----- DATA LINES
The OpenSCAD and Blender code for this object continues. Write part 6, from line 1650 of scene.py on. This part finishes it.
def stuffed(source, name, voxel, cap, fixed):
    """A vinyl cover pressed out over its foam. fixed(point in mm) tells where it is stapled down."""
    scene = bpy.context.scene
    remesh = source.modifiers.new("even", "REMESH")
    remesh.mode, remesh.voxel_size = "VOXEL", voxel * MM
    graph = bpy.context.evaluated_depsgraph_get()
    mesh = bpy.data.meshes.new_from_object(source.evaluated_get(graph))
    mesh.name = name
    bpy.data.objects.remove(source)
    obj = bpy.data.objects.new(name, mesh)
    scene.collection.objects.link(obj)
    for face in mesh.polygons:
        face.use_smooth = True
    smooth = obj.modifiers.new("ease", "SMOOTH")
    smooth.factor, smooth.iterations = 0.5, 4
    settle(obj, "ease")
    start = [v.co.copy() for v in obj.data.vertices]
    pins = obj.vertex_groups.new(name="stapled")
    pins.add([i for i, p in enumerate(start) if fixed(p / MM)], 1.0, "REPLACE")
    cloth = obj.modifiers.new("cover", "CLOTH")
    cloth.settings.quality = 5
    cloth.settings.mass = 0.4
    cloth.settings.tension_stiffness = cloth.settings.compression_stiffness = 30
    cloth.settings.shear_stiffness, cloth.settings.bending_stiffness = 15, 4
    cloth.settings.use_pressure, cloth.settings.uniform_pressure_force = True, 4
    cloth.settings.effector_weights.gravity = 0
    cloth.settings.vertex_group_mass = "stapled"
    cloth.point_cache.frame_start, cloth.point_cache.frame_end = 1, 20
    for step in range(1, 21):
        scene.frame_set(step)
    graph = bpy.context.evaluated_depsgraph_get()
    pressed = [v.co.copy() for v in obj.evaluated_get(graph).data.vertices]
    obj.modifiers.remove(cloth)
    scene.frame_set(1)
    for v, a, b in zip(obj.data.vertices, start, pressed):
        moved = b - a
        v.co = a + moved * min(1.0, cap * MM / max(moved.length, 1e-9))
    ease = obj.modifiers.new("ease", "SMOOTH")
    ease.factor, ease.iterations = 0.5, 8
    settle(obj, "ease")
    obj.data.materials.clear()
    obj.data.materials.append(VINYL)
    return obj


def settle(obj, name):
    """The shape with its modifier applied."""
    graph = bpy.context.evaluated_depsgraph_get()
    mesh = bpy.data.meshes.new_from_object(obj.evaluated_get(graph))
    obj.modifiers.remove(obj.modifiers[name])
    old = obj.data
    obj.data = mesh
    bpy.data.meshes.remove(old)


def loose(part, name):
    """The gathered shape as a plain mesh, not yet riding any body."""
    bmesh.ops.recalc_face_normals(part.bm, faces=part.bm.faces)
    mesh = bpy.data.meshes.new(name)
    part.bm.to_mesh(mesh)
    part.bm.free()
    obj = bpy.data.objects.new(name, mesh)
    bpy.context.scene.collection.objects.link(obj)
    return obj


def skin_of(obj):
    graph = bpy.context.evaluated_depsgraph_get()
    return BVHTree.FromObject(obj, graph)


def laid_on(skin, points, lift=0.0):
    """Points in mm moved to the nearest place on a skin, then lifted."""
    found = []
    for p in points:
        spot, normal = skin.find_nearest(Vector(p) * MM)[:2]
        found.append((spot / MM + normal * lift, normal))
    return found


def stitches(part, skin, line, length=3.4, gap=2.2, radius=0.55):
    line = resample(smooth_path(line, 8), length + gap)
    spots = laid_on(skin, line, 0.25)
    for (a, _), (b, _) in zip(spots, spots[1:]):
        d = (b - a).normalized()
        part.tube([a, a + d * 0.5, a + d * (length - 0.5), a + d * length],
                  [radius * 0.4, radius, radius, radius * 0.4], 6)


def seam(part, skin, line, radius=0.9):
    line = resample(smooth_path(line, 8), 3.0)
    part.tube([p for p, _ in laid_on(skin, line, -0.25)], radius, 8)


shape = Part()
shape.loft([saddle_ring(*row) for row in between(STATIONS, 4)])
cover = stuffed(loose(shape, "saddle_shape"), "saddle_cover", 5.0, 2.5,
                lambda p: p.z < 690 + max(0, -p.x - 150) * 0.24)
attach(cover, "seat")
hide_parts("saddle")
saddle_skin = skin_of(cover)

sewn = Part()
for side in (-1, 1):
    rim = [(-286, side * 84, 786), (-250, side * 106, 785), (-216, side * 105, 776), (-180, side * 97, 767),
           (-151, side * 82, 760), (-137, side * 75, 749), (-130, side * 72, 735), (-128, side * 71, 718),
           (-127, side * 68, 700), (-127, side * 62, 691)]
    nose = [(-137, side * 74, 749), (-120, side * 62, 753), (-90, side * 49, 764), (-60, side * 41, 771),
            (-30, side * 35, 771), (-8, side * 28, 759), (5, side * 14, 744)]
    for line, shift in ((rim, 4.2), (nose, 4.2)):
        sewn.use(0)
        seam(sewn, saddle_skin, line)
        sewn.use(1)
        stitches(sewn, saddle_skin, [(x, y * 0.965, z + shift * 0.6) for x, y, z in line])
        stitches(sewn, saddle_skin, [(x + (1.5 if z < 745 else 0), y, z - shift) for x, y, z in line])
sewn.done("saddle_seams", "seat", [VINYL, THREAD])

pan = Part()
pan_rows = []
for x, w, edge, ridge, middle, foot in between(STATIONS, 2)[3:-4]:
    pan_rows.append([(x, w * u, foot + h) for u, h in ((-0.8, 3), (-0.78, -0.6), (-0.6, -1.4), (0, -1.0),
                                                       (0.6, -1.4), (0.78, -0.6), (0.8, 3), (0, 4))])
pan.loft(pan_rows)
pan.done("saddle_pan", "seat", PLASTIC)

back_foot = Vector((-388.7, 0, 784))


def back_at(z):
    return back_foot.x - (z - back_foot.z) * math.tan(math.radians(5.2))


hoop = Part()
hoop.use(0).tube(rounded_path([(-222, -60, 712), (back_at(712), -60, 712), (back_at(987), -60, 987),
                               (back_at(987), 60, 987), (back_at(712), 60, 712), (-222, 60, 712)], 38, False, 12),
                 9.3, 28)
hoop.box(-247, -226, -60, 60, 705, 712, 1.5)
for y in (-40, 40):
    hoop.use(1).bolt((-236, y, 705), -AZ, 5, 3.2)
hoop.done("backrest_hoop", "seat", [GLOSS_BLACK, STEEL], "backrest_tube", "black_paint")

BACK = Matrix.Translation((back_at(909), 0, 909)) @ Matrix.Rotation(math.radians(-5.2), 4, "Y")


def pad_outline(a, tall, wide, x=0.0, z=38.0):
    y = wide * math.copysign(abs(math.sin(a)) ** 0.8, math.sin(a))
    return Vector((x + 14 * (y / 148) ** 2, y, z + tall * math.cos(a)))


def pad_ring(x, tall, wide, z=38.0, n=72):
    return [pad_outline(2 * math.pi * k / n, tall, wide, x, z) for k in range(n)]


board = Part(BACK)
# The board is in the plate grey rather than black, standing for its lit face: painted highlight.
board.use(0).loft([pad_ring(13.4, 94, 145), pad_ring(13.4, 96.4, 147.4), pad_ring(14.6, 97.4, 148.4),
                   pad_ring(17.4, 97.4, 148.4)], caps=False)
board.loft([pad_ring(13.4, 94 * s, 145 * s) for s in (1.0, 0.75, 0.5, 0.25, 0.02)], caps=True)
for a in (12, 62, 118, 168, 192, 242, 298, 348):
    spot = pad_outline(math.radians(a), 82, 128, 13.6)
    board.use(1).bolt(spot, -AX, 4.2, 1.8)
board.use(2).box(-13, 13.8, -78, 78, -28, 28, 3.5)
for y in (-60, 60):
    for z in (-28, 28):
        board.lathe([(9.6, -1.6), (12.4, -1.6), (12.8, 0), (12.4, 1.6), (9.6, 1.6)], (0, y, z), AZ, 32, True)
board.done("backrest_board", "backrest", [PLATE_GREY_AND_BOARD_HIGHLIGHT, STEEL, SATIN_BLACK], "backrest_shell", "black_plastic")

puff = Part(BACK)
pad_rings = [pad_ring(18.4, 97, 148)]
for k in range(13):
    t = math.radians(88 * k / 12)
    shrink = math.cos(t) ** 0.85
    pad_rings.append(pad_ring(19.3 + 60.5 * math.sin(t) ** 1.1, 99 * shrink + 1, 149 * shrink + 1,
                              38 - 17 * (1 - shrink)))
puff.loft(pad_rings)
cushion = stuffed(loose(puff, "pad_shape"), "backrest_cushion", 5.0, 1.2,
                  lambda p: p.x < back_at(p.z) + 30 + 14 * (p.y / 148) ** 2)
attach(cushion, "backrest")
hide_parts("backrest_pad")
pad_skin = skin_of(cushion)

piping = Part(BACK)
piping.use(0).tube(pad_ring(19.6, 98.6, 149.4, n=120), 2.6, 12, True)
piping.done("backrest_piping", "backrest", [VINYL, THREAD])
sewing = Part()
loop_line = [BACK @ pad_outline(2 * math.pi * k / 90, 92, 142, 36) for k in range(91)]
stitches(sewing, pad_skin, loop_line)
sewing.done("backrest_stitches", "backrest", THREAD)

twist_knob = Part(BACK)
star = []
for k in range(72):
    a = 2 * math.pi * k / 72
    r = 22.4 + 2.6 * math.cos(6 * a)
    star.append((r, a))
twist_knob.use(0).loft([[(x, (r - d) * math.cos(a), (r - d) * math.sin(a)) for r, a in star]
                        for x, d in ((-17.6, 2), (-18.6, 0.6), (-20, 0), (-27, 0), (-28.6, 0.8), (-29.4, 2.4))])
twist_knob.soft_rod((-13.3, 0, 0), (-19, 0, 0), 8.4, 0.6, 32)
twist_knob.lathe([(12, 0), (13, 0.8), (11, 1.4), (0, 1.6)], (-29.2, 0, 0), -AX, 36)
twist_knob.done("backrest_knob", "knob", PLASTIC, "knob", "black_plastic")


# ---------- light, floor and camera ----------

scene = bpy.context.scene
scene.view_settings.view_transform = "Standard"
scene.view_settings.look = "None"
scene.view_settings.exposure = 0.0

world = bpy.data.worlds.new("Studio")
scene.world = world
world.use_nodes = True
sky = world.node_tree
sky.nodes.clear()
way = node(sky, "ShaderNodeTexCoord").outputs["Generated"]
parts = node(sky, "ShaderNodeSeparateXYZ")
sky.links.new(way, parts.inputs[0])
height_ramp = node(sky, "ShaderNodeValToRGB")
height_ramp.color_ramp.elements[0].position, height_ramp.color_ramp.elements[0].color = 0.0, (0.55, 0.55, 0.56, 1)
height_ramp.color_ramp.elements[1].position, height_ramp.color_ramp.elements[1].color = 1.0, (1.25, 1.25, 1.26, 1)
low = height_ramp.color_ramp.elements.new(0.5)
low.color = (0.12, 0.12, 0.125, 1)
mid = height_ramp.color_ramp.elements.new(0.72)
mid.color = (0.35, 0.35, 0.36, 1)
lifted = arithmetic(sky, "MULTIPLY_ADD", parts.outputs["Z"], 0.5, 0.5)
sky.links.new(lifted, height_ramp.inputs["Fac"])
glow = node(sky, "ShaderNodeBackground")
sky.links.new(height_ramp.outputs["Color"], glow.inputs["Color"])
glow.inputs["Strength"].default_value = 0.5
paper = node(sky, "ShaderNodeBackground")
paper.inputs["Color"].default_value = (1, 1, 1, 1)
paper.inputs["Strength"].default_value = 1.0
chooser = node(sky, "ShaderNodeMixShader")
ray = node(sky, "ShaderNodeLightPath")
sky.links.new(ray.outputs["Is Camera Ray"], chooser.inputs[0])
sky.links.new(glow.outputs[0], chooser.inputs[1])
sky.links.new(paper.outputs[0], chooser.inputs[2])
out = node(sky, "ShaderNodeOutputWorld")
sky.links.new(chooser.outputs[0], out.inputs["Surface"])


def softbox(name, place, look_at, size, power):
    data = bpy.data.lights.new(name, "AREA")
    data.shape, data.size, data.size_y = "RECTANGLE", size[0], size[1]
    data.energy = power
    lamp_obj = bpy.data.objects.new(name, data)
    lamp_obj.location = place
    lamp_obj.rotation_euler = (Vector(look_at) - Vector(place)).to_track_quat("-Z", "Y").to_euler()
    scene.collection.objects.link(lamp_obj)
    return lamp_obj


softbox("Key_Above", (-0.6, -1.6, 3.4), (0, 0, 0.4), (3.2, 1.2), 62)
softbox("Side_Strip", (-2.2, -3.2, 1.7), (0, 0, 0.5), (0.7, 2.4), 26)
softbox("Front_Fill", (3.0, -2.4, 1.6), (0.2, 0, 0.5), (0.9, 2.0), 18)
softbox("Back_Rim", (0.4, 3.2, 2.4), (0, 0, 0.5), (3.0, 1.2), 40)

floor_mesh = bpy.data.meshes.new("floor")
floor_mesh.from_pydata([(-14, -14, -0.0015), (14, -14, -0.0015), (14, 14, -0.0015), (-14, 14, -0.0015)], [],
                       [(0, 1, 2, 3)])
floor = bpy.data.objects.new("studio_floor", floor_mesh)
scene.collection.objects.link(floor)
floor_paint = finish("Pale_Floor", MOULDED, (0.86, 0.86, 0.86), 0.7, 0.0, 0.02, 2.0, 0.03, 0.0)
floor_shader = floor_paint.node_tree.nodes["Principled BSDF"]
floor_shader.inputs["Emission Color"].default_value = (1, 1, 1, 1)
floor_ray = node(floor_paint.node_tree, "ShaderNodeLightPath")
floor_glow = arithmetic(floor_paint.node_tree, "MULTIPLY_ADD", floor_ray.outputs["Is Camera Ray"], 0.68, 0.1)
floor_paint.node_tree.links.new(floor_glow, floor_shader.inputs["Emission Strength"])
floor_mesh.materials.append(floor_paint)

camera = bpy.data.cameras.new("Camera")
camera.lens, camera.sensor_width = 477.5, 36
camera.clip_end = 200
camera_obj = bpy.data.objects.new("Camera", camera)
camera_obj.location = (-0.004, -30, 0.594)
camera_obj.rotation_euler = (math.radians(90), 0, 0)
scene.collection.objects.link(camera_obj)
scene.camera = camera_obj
----------
[TASK] Copy all lines from the material that include "attach".

[TASK SOLUTION]
attach(cover, "seat")
attach(cushion, "backrest")